begin Extracted data

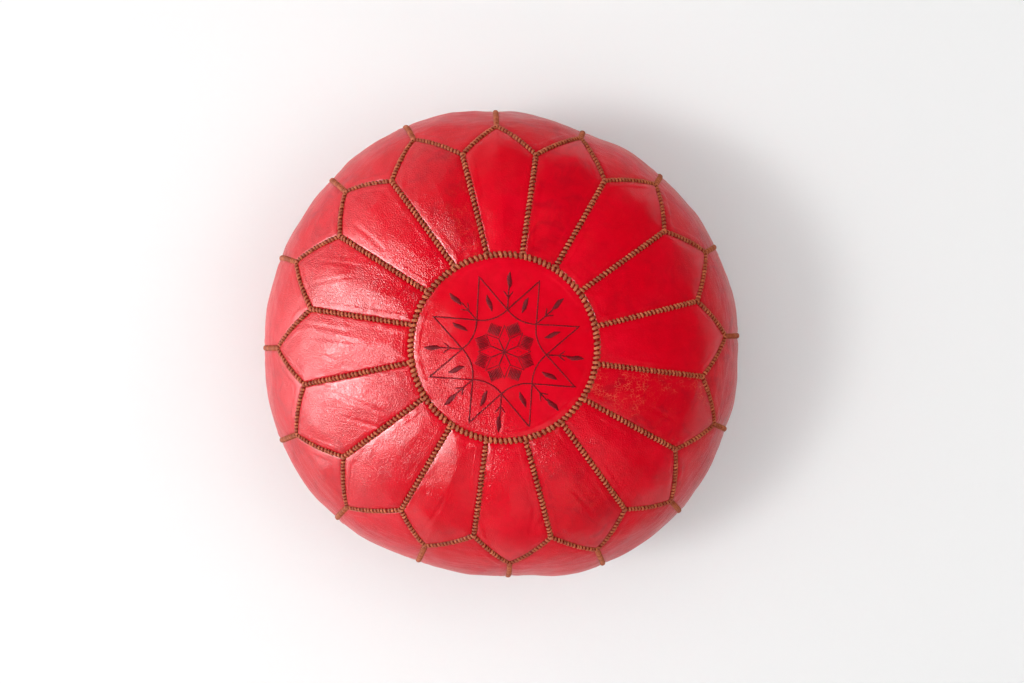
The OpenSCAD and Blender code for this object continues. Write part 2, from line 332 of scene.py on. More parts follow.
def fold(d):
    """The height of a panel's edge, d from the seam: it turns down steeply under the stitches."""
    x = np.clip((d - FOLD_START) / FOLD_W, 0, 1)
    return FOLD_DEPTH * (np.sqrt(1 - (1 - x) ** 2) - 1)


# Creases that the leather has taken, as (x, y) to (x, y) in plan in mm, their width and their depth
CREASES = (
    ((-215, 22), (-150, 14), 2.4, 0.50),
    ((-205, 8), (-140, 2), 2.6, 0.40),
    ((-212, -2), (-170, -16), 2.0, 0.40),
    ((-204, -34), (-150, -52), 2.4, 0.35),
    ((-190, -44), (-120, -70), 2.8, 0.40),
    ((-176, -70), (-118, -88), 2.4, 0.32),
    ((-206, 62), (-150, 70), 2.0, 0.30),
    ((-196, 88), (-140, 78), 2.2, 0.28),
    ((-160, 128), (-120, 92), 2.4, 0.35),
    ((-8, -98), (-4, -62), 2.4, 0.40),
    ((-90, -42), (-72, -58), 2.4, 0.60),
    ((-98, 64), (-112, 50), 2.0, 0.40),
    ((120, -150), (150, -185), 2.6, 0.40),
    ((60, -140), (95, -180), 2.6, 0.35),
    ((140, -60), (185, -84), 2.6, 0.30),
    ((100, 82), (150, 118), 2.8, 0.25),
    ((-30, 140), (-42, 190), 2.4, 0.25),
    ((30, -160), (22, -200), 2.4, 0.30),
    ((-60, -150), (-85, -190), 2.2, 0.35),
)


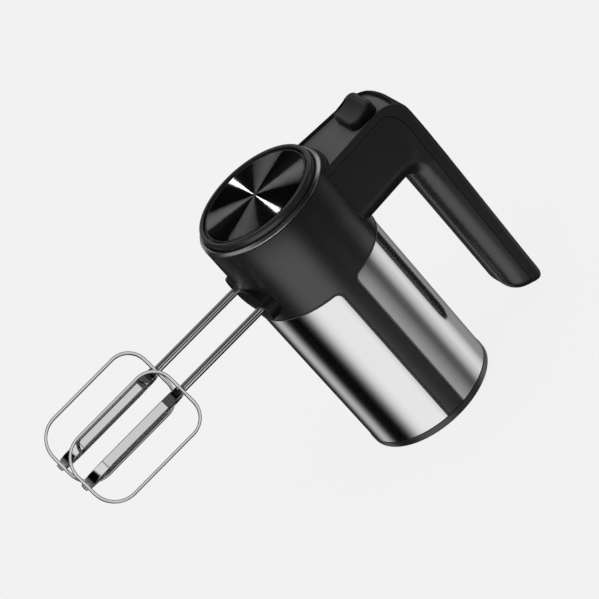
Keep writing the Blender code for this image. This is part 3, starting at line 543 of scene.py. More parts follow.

end Extracted data

• **To do**
Collect the lines of the records that include the string "scene".

• **Exercise answer**
The OpenSCAD and Blender code for this object continues. Write part 2, from line 332 of scene.py on. More parts follow.
Keep writing the Blender code for this image. This is part 3, starting at line 543 of scene.py. More parts follow.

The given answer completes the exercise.